Problem =
Quote every line from the top of the listing down to and including the line that contains "return plane *".
• • • • • • •
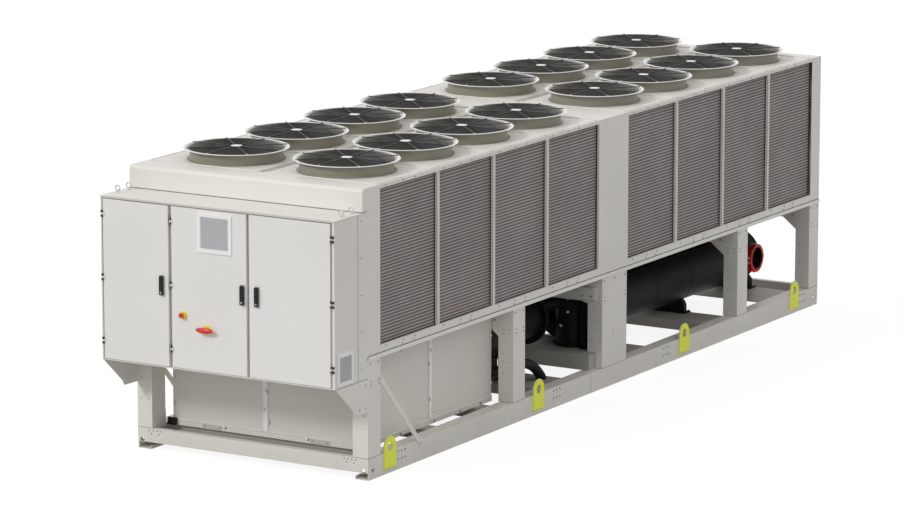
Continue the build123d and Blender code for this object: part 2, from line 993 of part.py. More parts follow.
def blade_section(radius, angle, chord):
    """A thin cambered slice of the blade at one radius."""
    half = chord / 2
    top = ThreePointArc((-half, 0), (0, blade_camber + blade_thickness), (half, 0))
    low = ThreePointArc((half, 0), (0, blade_camber), (-half, 0))
    plane = Plane(origin=(radius, 0, 0), x_dir=(0, 1, 0), z_dir=(1, 0, 0))
    return plane * Rot(0, 0, angle) * make_face([top, low])


def fan_blade():
    """A blade that is short and steep at the hub, long and flat at the tip."""
    root = blade_section(fan_hub_radius - blade_root_sink, blade_root_angle, blade_root_chord)
    tip = blade_section(ring_radius, blade_tip_angle, blade_tip_chord)
    return loft([root, tip], ruled=True)


def fan_rotor():
    middle = -fan_hub_height / 2
    rotor = Pos(0, 0, middle) * Cylinder(fan_hub_radius, fan_hub_height)
    blade = Pos(0, 0, middle) * fan_blade()
    for index in range(blade_count):
        rotor += Rot(0, 0, 360 * index / blade_count) * blade
    tip_radius = ring_radius - ring_sheet - tip_clearance
    swept_space = Pos(0, 0, middle) * Cylinder(tip_radius, 4 * fan_hub_height)
    bore_length = shaft_length + running_gap
    bore = Pos(0, 0, (overcut - bore_length) / 2) * Cylinder(shaft_radius + shaft_fit, bore_length + overcut)
    return (rotor & swept_space) - bore


# Control cabinet
def cabinet_walls():
    side = half_width
    inner = side - cabinet_sheet
    reach = inner - seam
    z0, z1 = cabinet_bottom, cabinet_top - roof_sheet
    front_side = block(inner, side, cabinet_front, side_joint_y - seam, z0, z1)
    rear_side = block(inner, side, side_joint_y, 0, z0, z1)
    floor = block(-reach, reach, cabinet_front, 0, z0, z0 + cabinet_sheet)
    back = block(-reach, reach, -cabinet_sheet, 0, z0 + cabinet_sheet + seam, z1)
    return mirrored([front_side, rear_side]) + [floor, back]


def cabinet_roof():
    reach = half_width + roof_overhang
    front = cabinet_front - roof_overhang
    return [block(-reach, reach, front, 0, cabinet_top - roof_sheet, cabinet_top)]


def cabinet_frame():
    """The rim round the doors, and the recessed bars that the doors close on."""
    inner = half_width - cabinet_sheet - seam
    bar_front = cabinet_front + door_thickness + seal_gap
    bar_y = (bar_front + seam, bar_front + seal_sheet)
    rim_y = (cabinet_front, bar_front)
    bottom, top = cabinet_bottom + cabinet_sheet, cabinet_top - roof_sheet
    left_jamb = -half_width + strip_left
    right_jamb = half_width - strip_right
    jambs = [
        block(-inner, left_jamb, *rim_y, bottom, top),
        block(right_jamb, inner, *rim_y, bottom, top),
    ]
    between = (left_jamb + seam, right_jamb - seam)
    head = block(*between, *rim_y, top - strip_top, top)
    sill = block(*between, *rim_y, bottom, bottom + strip_bottom)
    stiles = []
    for x0, x1 in (
        (-inner, door_left_span[0] + seal_overlap),
        (door_left_span[1] - seal_overlap, door_middle_span[0] + seal_overlap),
        (door_middle_span[1] - seal_overlap, door_right_span[0] + seal_overlap),
        (door_right_span[1] - seal_overlap, inner),
    ):
        stiles.append(block(x0, x1, *bar_y, bottom, top))
    rails = []
    for x0, x1 in (door_left_span, door_middle_span, door_right_span):
        clear = (x0 + seal_overlap + seam, x1 - seal_overlap - seam)
        rails.append(block(*clear, *bar_y, bottom, door_bottom + seal_overlap))
        rails.append(block(*clear, *bar_y, door_top - seal_overlap, top))
    return jambs + [head, sill] + stiles + rails


def mounting_plate():
    """The board for switchgear, on four studs from the back wall."""
    reach = half_width - board_inset
    board_y = -board_inset
    board_z = (cabinet_bottom + board_inset, cabinet_top - board_inset)
    board = block(-reach, reach, board_y, board_y + cabinet_sheet, *board_z)
    stud_y = (board_y + cabinet_sheet, -cabinet_sheet)
    for x in (board_inset - reach, reach - board_inset):
        for z in (board_z[0] + board_inset, board_z[1] - board_inset):
            board += cylinder_along("Y", board_stud_radius, *stud_y, x, z)
    return [board]


def cabinet_brackets():
    """Side plates under the cabinet that run back down to the front posts."""
    step_y, step_z = bracket_step
    outline = [
        (cabinet_front + roof_overhang, cabinet_bottom),
        (0, cabinet_bottom),
        (0, bracket_foot_z),
        (-bracket_foot_depth, bracket_foot_z + sheet),
        (-bracket_foot_depth - step_y, bracket_foot_z + step_z),
    ]
    return mirrored([profile_along_x(outline, half_width - sheet, half_width)])


def front_hood():
    """The folded cover over the cabinet, with a rounded top edge."""
    outer = block(-half_width, half_width, -hood_depth, 0, hood_bottom, deck_top)
    top_front = outer.edges().filter_by(Axis.X).group_by(Axis.Z)[-1].sort_by(Axis.Y)[0]
    outer = fillet(top_front, hood_round)
    reach = half_width - sheet
    inner = block(-reach, reach, sheet - hood_depth, 0, hood_bottom + sheet, deck_top - hood_round)
    return [outer - inner]


def side_vent():
    y0 = cabinet_front + side_vent_inset
    y1 = y0 + side_vent_width
    z0 = cabinet_bottom + side_vent_lift
    z1 = z0 + side_vent_height
    border = side_vent_border
    outer_x = half_width + vent_proud
    outer = block(half_width, outer_x, y0, y1, z0, z1)
    recess = block(
        outer_x - side_vent_recess, outer_x + overcut, y0 + border, y1 - border, z0 + border, z1 - border
    )
    return [outer - recess]


def eyebolt():
    """A ring of round wire, drawn with eight sides, on a short stem."""
    outline = []
    for index in range(8):
        angle = math.radians(45 * index + 22.5)
        outline.append((eyebolt_ring + eyebolt_wire * math.cos(angle), eyebolt_wire * math.sin(angle)))
    ring = turned_about_z(outline)
    drop = eyebolt_ring + eyebolt_sink
    stem = Pos(0, 0, -drop) * Cylinder(eyebolt_stem_radius, eyebolt_stem)
    return Rot(90, 0, 0) * ring + stem


def eyebolts():
    """Two on each end of the cabinet roof."""
    lift = eyebolt_ring + eyebolt_sink + eyebolt_stem / 2
    x = half_width - eyebolt_inset
    stations = [cabinet_front + back for back in eyebolts_behind_front]
    return mirrored([Pos(x, y, cabinet_top + lift) * eyebolt() for y in stations])


# Doors
def hinge_axis_x(door):
    if door == "left":
        return door_left_span[0] - hinge_gap_left
    if door == "middle":
        return door_middle_span[0] - hinge_gap_middle
    return door_right_span[1] + hinge_gap_right


def hinge_axis_y():
    return cabinet_front - hinge_proud


def door_pan(span, door):
    """A folded sheet door, open at the back, with the turning knuckles of its hinges."""
    x0, x1 = span
    back = cabinet_front + door_thickness
    outer = block(x0, x1, cabinet_front, back, door_bottom, door_top)
    hollow = block(
        x0 + door_fold,
        x1 - door_fold,
        cabinet_front + door_sheet,
        back,
        door_bottom + door_fold,
        door_top - door_fold,
    )
    pan = outer - hollow
    axis_x, axis_y = hinge_axis_x(door), hinge_axis_y()
    into = 1 if door != "right" else -1
    edge = x0 if into == 1 else x1
    for z in hinge_heights:
        low, high = z - knuckle_height / 2, z + knuckle_height / 2
        pan += cylinder_along("Z", knuckle_radius, low, high, axis_x, axis_y)
        pan += block(axis_x, edge + into * knuckle_reach, axis_y, cabinet_front, low, high)
        bore = (low - knuckle_gap, high + knuckle_gap)
        pan -= cylinder_along("Z", hinge_pin_radius + hinge_fit, *bore, axis_x, axis_y)
    return pan


def door_hinges():
    """Pins with an ear above and below each door knuckle, on the rim or on the bars."""
    pieces = []
    axis_y = hinge_axis_y()
    bar_front = cabinet_front + door_thickness + seal_gap
    for door in ("left", "middle", "right"):
        axis_x = hinge_axis_x(door)
        if door == "left":
            ear = (-half_width + hinge_ear_left_inset, axis_x, axis_y, cabinet_front)
        elif door == "right":
            ear = (axis_x, half_width - hinge_ear_right_inset, axis_y, cabinet_front)
        else:
            ear_x = axis_x - hinge_ear_left_inset
            ear = (ear_x - hinge_ear_plate, ear_x, axis_y, bar_front)
        for z in hinge_heights:
            reach = knuckle_height * 1.5 + knuckle_gap
            hinge = cylinder_along("Z", hinge_pin_radius, z - reach, z + reach, axis_x, axis_y)
            for low in (z - reach, z + knuckle_height / 2 + knuckle_gap):
                high = low + knuckle_height
                hinge += cylinder_along("Z", knuckle_radius, low, high, axis_x, axis_y)
                hinge += block(*ear, low, high)
            pieces.append(hinge)
    return pieces


def handle_lever(x):
    """A flat lever that turns on a round boss near its lower end."""
    front = cabinet_front - handle_pad
    half = handle_width / 2
    low = handle_z - handle_height / 2
    high = handle_z + handle_height / 2
    lever = block(x - half, x + half, front - handle_depth, front, low, high)
    lever = fillet(lever.edges().filter_by(Axis.Y), handle_round)
    pivot = cylinder_along("Y", handle_pivot_radius, front, cabinet_front, x, low + half)
    return [lever + pivot]


def door_vent():
    x, z = vent_centre
    half_w, half_h = vent_frame_width / 2, vent_frame_height / 2
    front = cabinet_front - vent_proud
    outer = block(x - half_w, x + half_w, front, cabinet_front, z - half_h, z + half_h)
    outer = fillet(outer.edges().filter_by(Axis.Y), vent_round)
    inner_w, inner_h = half_w - vent_frame_border, half_h - vent_frame_border
    recess = block(x - inner_w, x + inner_w, front - overcut, front + vent_recess, z - inner_h, z + inner_h)
    return [outer - recess]


def estop_collar():
    x, z = estop_centre
    face = cabinet_front - estop_collar_height
    collar = cylinder_along("Y", estop_collar_radius, face, cabinet_front, x, z)
    depth = (face - overcut, cabinet_front - socket_floor)
    bore = cylinder_along("Y", estop_stem_radius + hinge_fit, *depth, x, z)
    return [collar - bore]


def estop_button():
    """Mushroom head on a stem that slides in the collar."""
    x, z = estop_centre
    collar_face = cabinet_front - estop_collar_height
    stem_end = cabinet_front - socket_floor - estop_travel - knuckle_gap
    head_back = collar_face - estop_travel - estop_clearance
    stem = cylinder_along("Y", estop_stem_radius, head_back, stem_end, x, z)
    head = cylinder_along("Y", estop_head_radius, head_back - estop_head_height, head_back, x, z)
    return [stem + head]


def isolator_base():
    x, z = isolator_centre
    face = cabinet_front - isolator_base_height
    base = cylinder_along("Y", isolator_base_radius, face, cabinet_front, x, z)
    radius = isolator_spindle_radius + hinge_fit
    bore = cylinder_along("Y", radius, face - overcut, cabinet_front - isolator_floor, x, z)
    return [base - bore]


def isolator_handle():
    """A rounded bar on a spindle, standing off from its base."""
    x, z = isolator_centre
    grip_back = cabinet_front - isolator_base_height - isolator_stand_off
    grip_front = grip_back - isolator_grip
    spindle_end = cabinet_front - isolator_floor - knuckle_gap
    spindle = cylinder_along("Y", isolator_spindle_radius, grip_back, spindle_end, x, z)
    half_l, half_h = isolator_length / 2, isolator_height / 2
    grip = block(x - half_l, x + half_l, grip_front, grip_back, z - half_h, z + half_h)
    grip = fillet(grip.edges().filter_by(Axis.Y), isolator_round)
    return [spindle + grip]


def build_all():
    save("base_rails", base_rails())
    save("base_end_beams", base_end_beams())
    save("floor_beams", floor_beams())
    save("lifting_lugs", lifting_lugs())
    save("posts", posts())
    save("cross_beams", cross_beams())
    save("mid_rails", mid_rails())
    save("mid_deck", mid_deck())
    save("gussets_and_braces", corner_gussets() + diagonal_braces())
    save("enclosure_panels", enclosure_panels())
    save("enclosure_frame", enclosure_frame())
    save("compressor", compressor())
    save("evaporator_shell", evaporator_shell())
    save("evaporator_heads", evaporator_heads())
    save("evaporator_saddles", evaporator_saddles())
    save("water_nozzles", water_nozzles())
    save("pipe_couplings", pipe_couplings())
    save("refrigerant_pipes", refrigerant_pipes())
    save("side_panels", side_panels())
    save("end_walls", end_walls())
    save("coil_frames", coil_strips() + coil_dividers())
    save("condenser_coils", condenser_coils())
    save("fan_deck", fan_deck())
    save("fan_rings", fan_rings())
    save("fan_guards", fan_guards())
    rotor = fan_rotor()
    for number, (x, y) in enumerate(fan_stations(), start=1):
        save(f"fan_{number:02d}", [Pos(x, y, fan_hub_top) * rotor])
    save("cabinet_walls", cabinet_walls())
    save("cabinet_roof", cabinet_roof())
    save("cabinet_frame", cabinet_frame())
    save("mounting_plate", mounting_plate())
    save("cabinet_brackets", cabinet_brackets())
    save("front_hood", front_hood())
    save("side_vent", side_vent())
    save("eyebolts", eyebolts())
    save("door_hinges", door_hinges())
    save("door_left", [door_pan(door_left_span, "left")])
    save("door_middle", [door_pan(door_middle_span, "middle")])
    save("door_right", [door_pan(door_right_span, "right")])
    save("handle_left", handle_lever(handle_left_x))
    save("handle_middle", handle_lever(handle_middle_x))
    save("handle_right", handle_lever(handle_right_x))
    save("door_vent", door_vent())
    save("switch_bases", estop_collar() + isolator_base())
    save("estop_button", estop_button())
    save("isolator_handle", isolator_handle())


build_all()
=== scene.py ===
import json
import math
import bmesh
import bpy
from mathutils import Matrix, Vector


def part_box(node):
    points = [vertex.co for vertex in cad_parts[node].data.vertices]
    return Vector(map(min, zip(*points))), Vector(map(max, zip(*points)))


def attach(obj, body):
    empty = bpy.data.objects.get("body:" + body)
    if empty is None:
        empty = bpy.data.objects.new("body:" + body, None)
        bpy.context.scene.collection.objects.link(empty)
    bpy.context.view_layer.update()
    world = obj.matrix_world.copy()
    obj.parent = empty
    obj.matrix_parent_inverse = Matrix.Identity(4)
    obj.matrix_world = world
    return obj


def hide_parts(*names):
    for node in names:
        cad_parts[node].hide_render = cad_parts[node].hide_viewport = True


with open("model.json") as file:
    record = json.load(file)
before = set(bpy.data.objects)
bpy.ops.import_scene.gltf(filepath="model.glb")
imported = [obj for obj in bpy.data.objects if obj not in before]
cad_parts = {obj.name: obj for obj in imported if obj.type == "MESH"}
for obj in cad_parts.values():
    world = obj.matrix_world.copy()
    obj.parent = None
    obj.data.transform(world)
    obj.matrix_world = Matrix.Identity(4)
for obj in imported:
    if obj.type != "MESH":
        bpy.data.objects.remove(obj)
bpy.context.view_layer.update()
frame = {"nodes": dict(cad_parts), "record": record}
nodes = frame["nodes"]
scene = bpy.context.scene

# Paint colours
GREY_PAINT = (0.80, 0.775, 0.725)
DOOR_PAINT = (0.835, 0.82, 0.79)
PANEL_PAINT = (0.76, 0.735, 0.68)
RING_PAINT = (0.27, 0.255, 0.205)
DUST = (0.80, 0.77, 0.70)
SOIL = (0.34, 0.30, 0.24)
NEAR_BLACK = (0.012, 0.012, 0.013)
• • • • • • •
Response to this task =
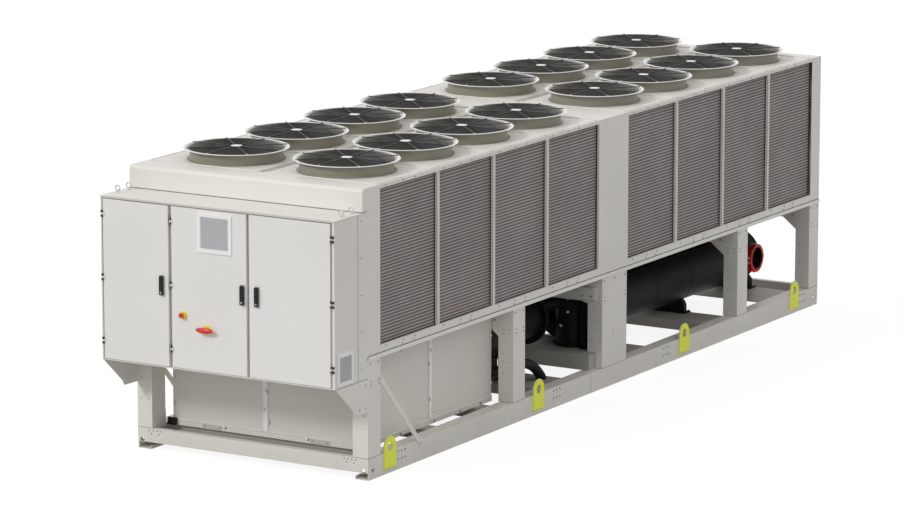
Continue the build123d and Blender code for this object: part 2, from line 993 of part.py. More parts follow.
def blade_section(radius, angle, chord):
    """A thin cambered slice of the blade at one radius."""
    half = chord / 2
    top = ThreePointArc((-half, 0), (0, blade_camber + blade_thickness), (half, 0))
    low = ThreePointArc((half, 0), (0, blade_camber), (-half, 0))
    plane = Plane(origin=(radius, 0, 0), x_dir=(0, 1, 0), z_dir=(1, 0, 0))
    return plane * Rot(0, 0, angle) * make_face([top, low])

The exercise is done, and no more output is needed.